Cerca de la Náyade todos los días cientos de personas esperan el colectivo. Fotos: Pablo Cruz.

La sensación también se vio reforzada, quizá, porque en aquellos días había leído una novela donde también se hacía presente la plaza. Una siesta, marzo de 1961: “Rey se metió las manos en los bolsillos del pantalón y comenzó a caminar con aire contemplativo: observó los árboles, y detrás, en medio de un claro rojizo, de polvo de ladrillo, la construcción circular y amarillenta destinada a la banda municipal. Una pareja conversaba instalada en un banco cercano. Rey se detuvo junto a la fuente. Era rigurosamente circular, a ras de suelo, y el agua corría por la boca de cuatro cabezas de endriago, de piedra, idénticas, dispuesta simétricamente. En el centro de la fuente había una náyade de piedra de tamaño natural, desnuda, y se hallaba dispuesta en actitud de secarse la pantorrilla...”(2). Las náyades –ninfas de los cuerpos de agua dulce– encarnan la divinidad del curso de agua que habitaban. Su presencia en la plaza es atinada si pensamos que la inundación de 1905 alcanzó la calle Rivadavia y la ninfa, en la fuente, no deja de recordarnos que el río estuvo allí.

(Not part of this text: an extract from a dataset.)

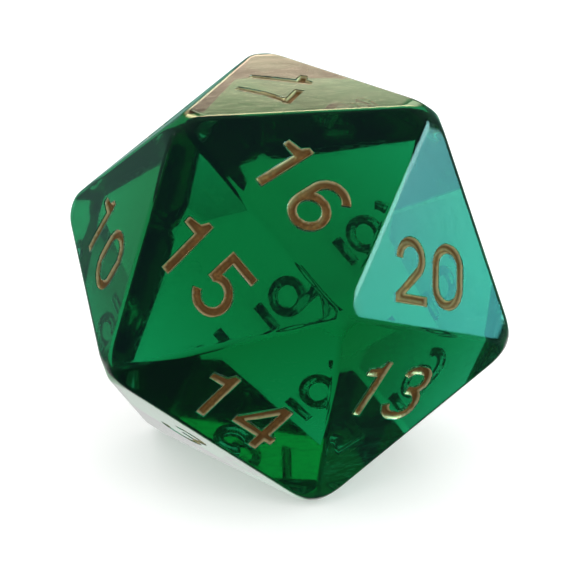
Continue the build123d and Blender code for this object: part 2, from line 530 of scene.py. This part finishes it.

La referencia no es casual si atendemos el lugar que ocupa el pulso de las inundaciones en nuestras conversaciones, en nuestro modo de organizar los hechos cotidianos, en el diseño abierto de nuestra geografía simbólica. Sobre la fachada de la esquina de Crespo y Rivadavia supo haber una marca que indicaba el nivel al que llegó el río en el año 1905. Fui a buscar esa marca. No estaba. En otro texto saeriano, dos parroquianos, los Salas, disputan cuál de las dos crecientes, la del ´5 o la del ´60, fue la más violenta. Como argumento categórico uno de los personajes plantea que años después del paso del agua todavía podían distinguirse en las copas de los árboles los restos de las osamentas de las vacas (3). Recordé entonces las calles de Santa Rosa de Lima, tras la inundación del 2003. Cuando la resaca fue quitada de las calles, cuando fueron cayendo deshilachados los despojos flotantes enredados en los cables de la luz, todavía permanecían las rayas que los vecinos hicieron en las paredes marcando la altura del Salado. Ojalá no se borren.
Todos estos elementos cobran sentido pensados como ingredientes de lo que suele llamarse memoria cultural, esa argamasa viscosa asociada a los lugares donde ha ocurrido algún suceso significativo y único o lugares donde un suceso se repite regularmente. El patrimonio urbano importa en tanto es la marca de un tiempo en el que, como ciudad, fuimos y estamos siendo. Las plazas, los monumentos, los edificios no tienen valor en sí mismo, sino como sustrato material de esa memoria colectiva que atraviesa las generaciones, que se construye, acaso, en los pliegues que rozan lo real y lo imaginario. El tiempo dirá que simbología se cuece en los prismas de hormigón que se alzan como pajareras en el centro de la ciudad. Mientras tanto, la náyade de la Plaza España evoca antiguas crecidas, las marcas del Salado viven en las paredes de Santa Rosa, y las baldosas de la memoria no dejan de acicatear el recuerdo de un Estado caníbal.

1. Testimonio de José Arévalo, citado en El peronismo antes del peronismo de Darío Macor y Eduardo Iglesias (UNL, 1997).
2. En la página 53 de La vuelta completa, de Juan José Saer (Seix Barral, 2001).
3. En la página 61 de El limonero real, de Juan José Saer (Alianza Bolsillo, 1987).